What is Radical Honesty?
You are likely familiar with that distinct pit in your stomach when you walk into a meeting. You know something is wrong with a project or a specific employee interaction. You know it, they likely know it, but nobody is saying a word about it. The air is thick with unspoken tension. You want to be a good boss. You want to be kind. You worry that speaking up will shatter the fragile morale of your team.
So you stay quiet. You hope it resolves itself. But it rarely does.
In the world of management, this silence is not just uncomfortable. It is expensive. It delays product launches and confuses high performers. This is where the concept of Radical Honesty enters the conversation. It is not just a buzzword but a fundamental shift in how we exchange information within an organization. It asks us to trade the short term comfort of politeness for the long term stability of truth.
Defining Radical Honesty in Business
At its core, Radical Honesty is a communication style where individuals report what they actually think and feel in real time. It involves removing the filters we typically apply to our speech to protect others’ feelings or to manage how others perceive us.
For a business owner, this means stating the facts of a situation without sugarcoating. If a design is not functional, you state it is not functional. If a deadline was missed due to negligence, you identify the negligence.
The goal is not to be cruel. The goal is to reduce the cognitive load required to decipher meaning. When a leader practices Radical Honesty, the team does not have to waste energy guessing what the boss really meant. The data is right there on the table. It allows the team to interact with reality rather than a polite version of reality.
Radical Honesty versus Brutal Honesty
There is a critical distinction that must be made here. Many managers fear this term because they confuse it with aggression. We must separate Radical Honesty from brutal honesty.
Brutal honesty is often used as an excuse for a lack of emotional intelligence. It focuses on the delivery of the blow and often lacks a constructive path forward. It creates defensiveness and shuts down neural pathways required for problem solving.
Radical Honesty is different because of intent and specificity. It includes:
- Specific context regarding the issue
- Clarity on why this matters to the business

Silence is expensive in business. - An absence of personal attacks
Where brutal honesty attacks the person, Radical Honesty attacks the problem. It requires the manager to be vulnerable enough to say what is true, even if that truth is that they are scared or uncertain about the future of the project.
Scenarios for Applying Radical Honesty
There are specific moments in the lifecycle of a business where this approach is most effective. One primary scenario is the project post mortem. When a deliverable fails, the natural human instinct is to hide the error to avoid blame. A culture of Radical Honesty allows the team to look at the broken process without shame so it can be fixed.
Another scenario is performance management. Employees often report being shocked when they are let go. This is a failure of management. If Radical Honesty is utilized, an employee should never be surprised by feedback. They should know exactly where they stand every day. It saves them the anxiety of uncertainty.
The Risks and Unknowns
We must look at this scientifically. Human beings are emotional creatures. Implementing this style is not without significant risk. If you introduce Radical Honesty into an environment that lacks psychological safety, it will backfire. It will be viewed as an attack.

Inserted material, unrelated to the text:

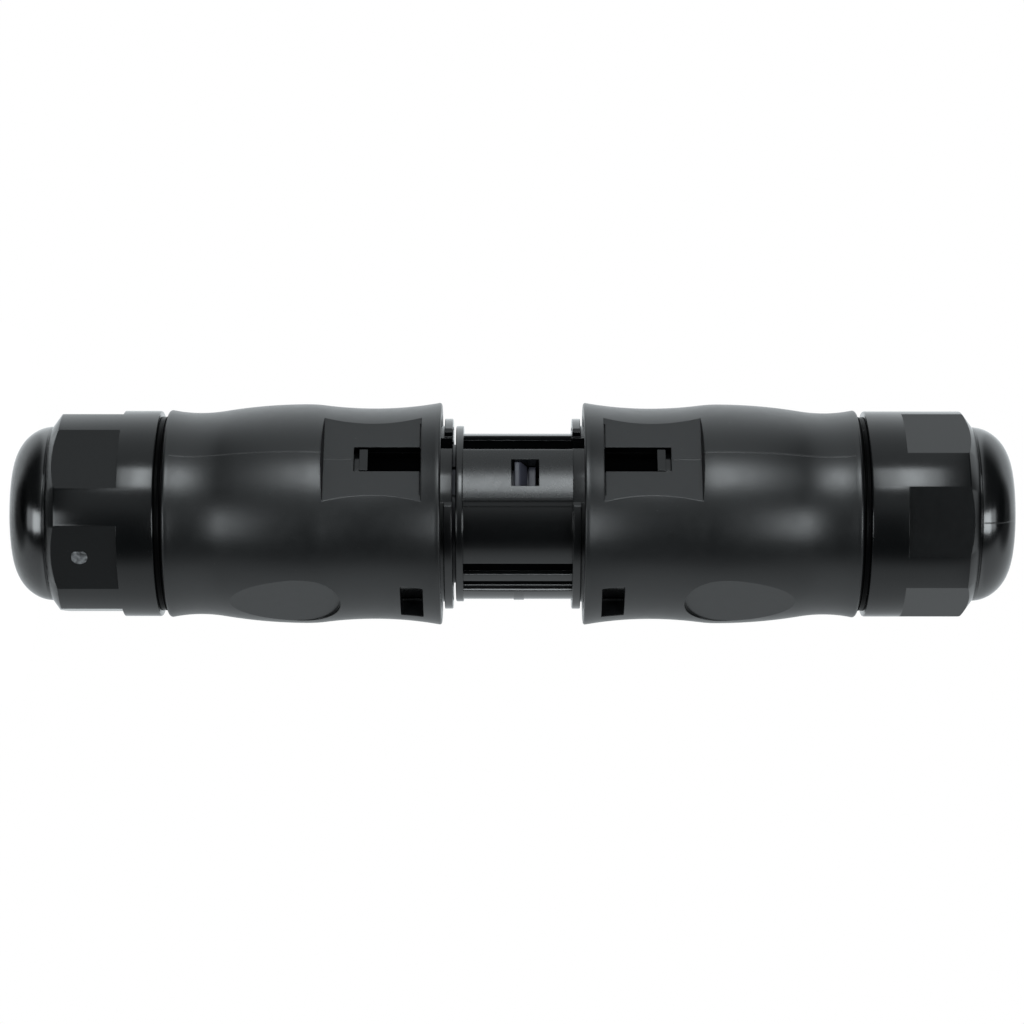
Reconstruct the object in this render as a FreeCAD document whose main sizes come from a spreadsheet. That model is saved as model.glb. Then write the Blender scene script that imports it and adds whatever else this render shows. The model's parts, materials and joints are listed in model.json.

As a manager, you have to ask yourself difficult questions before starting this:
- Do I have enough trust in the bank with my team to be this direct?
- Am I capable of receiving Radical Honesty directed at me from my subordinates?
- Is my team resilient enough to separate their identity from their work?
If the answer to any of those is no, the foundation must be built first. Truth without trust is merely conflict.
Radical Honesty for the Overwhelmed Manager
You are tired. You are juggling finances, product strategy, and personnel. You do not have the mental bandwidth to remember which version of the truth you told to which person. You do not have the time to dance around issues.
Adopting Radical Honesty is ultimately a tool for personal de-stressing. It simplifies your operating system. When you commit to saying what is true, you no longer have to calculate the social trajectory of every sentence. You reclaim that energy and can put it back into building something that lasts.